Jens Axboe May 25, 2022, 6:04 p.m. UTC | #4
On 5/23/22 1:59 PM, Jens Axboe wrote:
>> And from a maintenenace standpoint, I really think it would be good to
>> try to try to walk away from those "case IORING_OP_xyz" things, and
>> try to split things up into more manageable pieces.
>>
>> Hmm?
> 
> As mentioned, it's something that I have myself been thinking about for
> the past few releases. It's not difficult work and can be done in a
> sequential kind of manner, but it will add some pain in terms of
> backports. Nothing _really_ major, but... Longer term it'll be nicer for
> sure, which is the most important bit.
> 
> I've got some ideas on how to split the core bits, and the
> related-op-per file kind of idea for the rest makes sense. Eg net
> related bits can go in one, or maybe we can even go finer grained and
> (almost) do per-op.
> 
> I'll spend some time after the merge window to try and get this sorted
> out.

Well I spent some time yesterday, and 53 patches later, I think it looks
pretty sane. At this point everything is split out, except read/write
and poll handling.
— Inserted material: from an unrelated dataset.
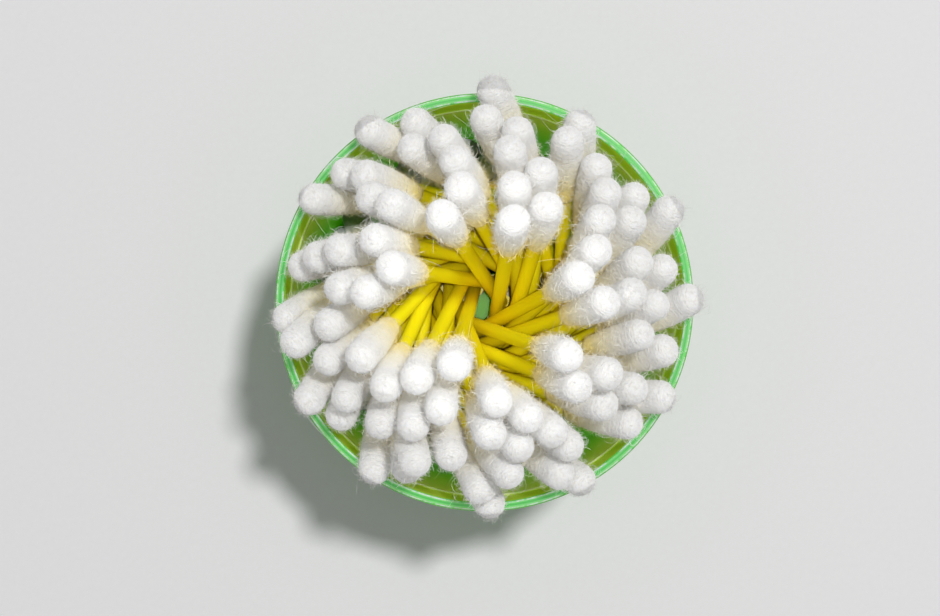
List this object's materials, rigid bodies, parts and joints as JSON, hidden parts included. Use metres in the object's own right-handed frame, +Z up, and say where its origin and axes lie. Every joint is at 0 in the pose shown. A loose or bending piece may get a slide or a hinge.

There's still some things we can split out, like the
io_uring_register() side, but as it stands, ~35% of the code has been
split into separate files for either opcodes or infrastructure that goes
together. We can definitely get this down further, but it's a good
start.

Anyway, I pitted -git vs -git + this merged in, to test with and without
spectre mitigations as we now have an indirect ->prep() and ->issue()
for each opcode in the fast path. I ran my usual peak testing, which is
basically just polled async random reads from 3 devices. The box in
question is a 12900K, so recent cpu. Mitigation status:

/sys/devices/system/cpu/vulnerabilities/spectre_v1:Mitigation: usercopy/swapgs barriers and __user pointer sanitization
/sys/devices/system/cpu/vulnerabilities/spectre_v2:Vulnerable: eIBRS with unprivileged eBPF

Out of 5 runs, here are the results:

-git, RETPOLINE=n, mitigations=off
Maximum IOPS=12837K
Maximum IOPS=12812K
Maximum IOPS=12834K
Maximum IOPS=12856K
Maximum IOPS=12809K

for-5.20/io_uring, RETPOLINE=n, mitigations=off
Maximum IOPS=12877K
Maximum IOPS=12870K
Maximum IOPS=12848K
Maximum IOPS=12837K
Maximum IOPS=12899K

-git, RETPOLINE=y, mitigations=on
Maximum IOPS=12869K
Maximum IOPS=12766K
Maximum IOPS=12817K
Maximum IOPS=12866K
Maximum IOPS=12828K

for-5.20/io_uring, RETPOLINE=y, mitigations=on
Maximum IOPS=12859K
Maximum IOPS=12921K
Maximum IOPS=12899K
Maximum IOPS=12859K
Maximum IOPS=12904K

If anything, the new code seems a smidge faster for both mitigations=off
vs RETPOLINE=y && mitigations=on. Hmm? But at least from a first test
this is promising and it may be a viable path forward to make it a bit
saner.

If you're curious, git tree here:

https://git.kernel.dk/cgit/linux-block/log/?h=for-5.20/io_uring

with the first 5 patches being staged for 5.19 as well as they are just
consistency cleanups.